Example: Fertilizer brands on wheat yield

  • 9 fertilizer brands (labelled A, B, C, D, E, F, G, H, I) and a control (labelled 0) were tested on 20 wheat plots each.
  • The study wanted to identify which fertilizer brand is the least to most effective, and whether they were signficantly different from each other.

Estimated marginal means

Pairwise comparisons (with no adjustments)

Multiple testing

Source: xkcd

  • When conducting multiple tests, the probability of making a Type I error increases.
  • The more tests you conduct, the more likely you are to find a significant result by chance even if there is no true effect.
  • The Bonferroni correction is a simple way to adjust for multiple testing by dividing the significance level by the number of tests.
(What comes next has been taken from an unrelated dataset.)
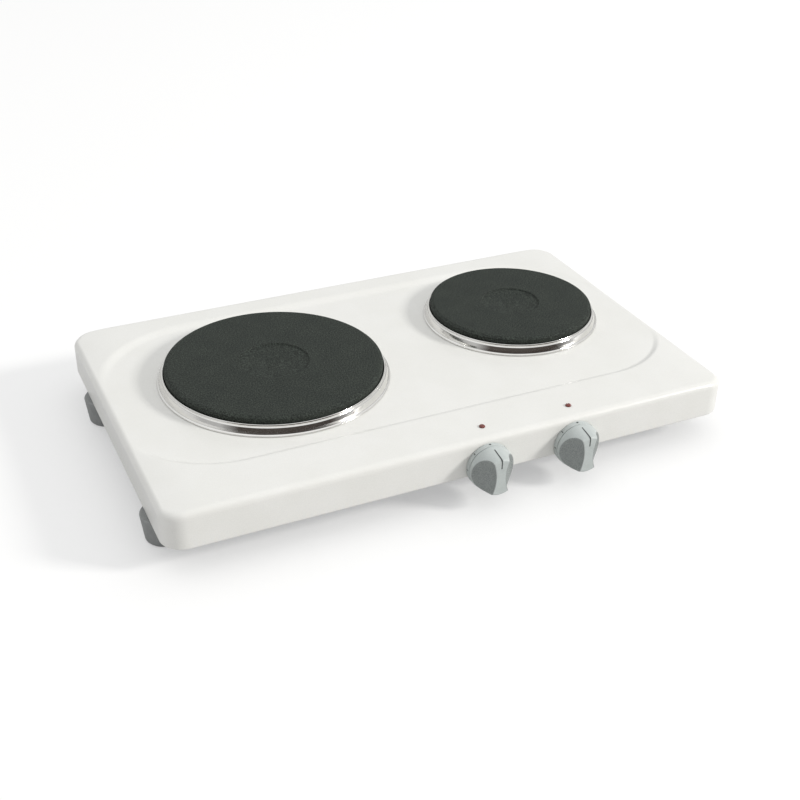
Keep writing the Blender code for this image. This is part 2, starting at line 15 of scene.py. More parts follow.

Data generating process for wheat yield

  • Notice here that there is actually no real differences between the fertilizers!
  • Any significant difference found is due to random chance.

Summary

  • When fitting linear models, categorical variables (factors) are converted to numerical values under the hood, e.g. by converting to dummy variables.
  • The choice of constraint (e.g. treatment constraint, sum constraint) does not affect the estimates of contrasts, but it does affect the interpretation of the regression coefficients.
  • ANOVA table shows the decomposition of the sum of squares into different sources of variation.
  • F-tests in ANOVA show the significance of the different sources of variation.
  • A \(\chi^2\) distribution arises from the sum of squares of independent standard normal variables.
  • An F-distribution arises from the ratio of two scaled chi-squared variables.
  • ANOVA model is a special case of linear regression models.
  • If a factor can be represented numerically, ANOVA model is a special case of a polynomial regression model.
  • Multiple testing increases the probability of making a Type I error, so the significance level should be adjusted accordingly (e.g., Bonferroni correction).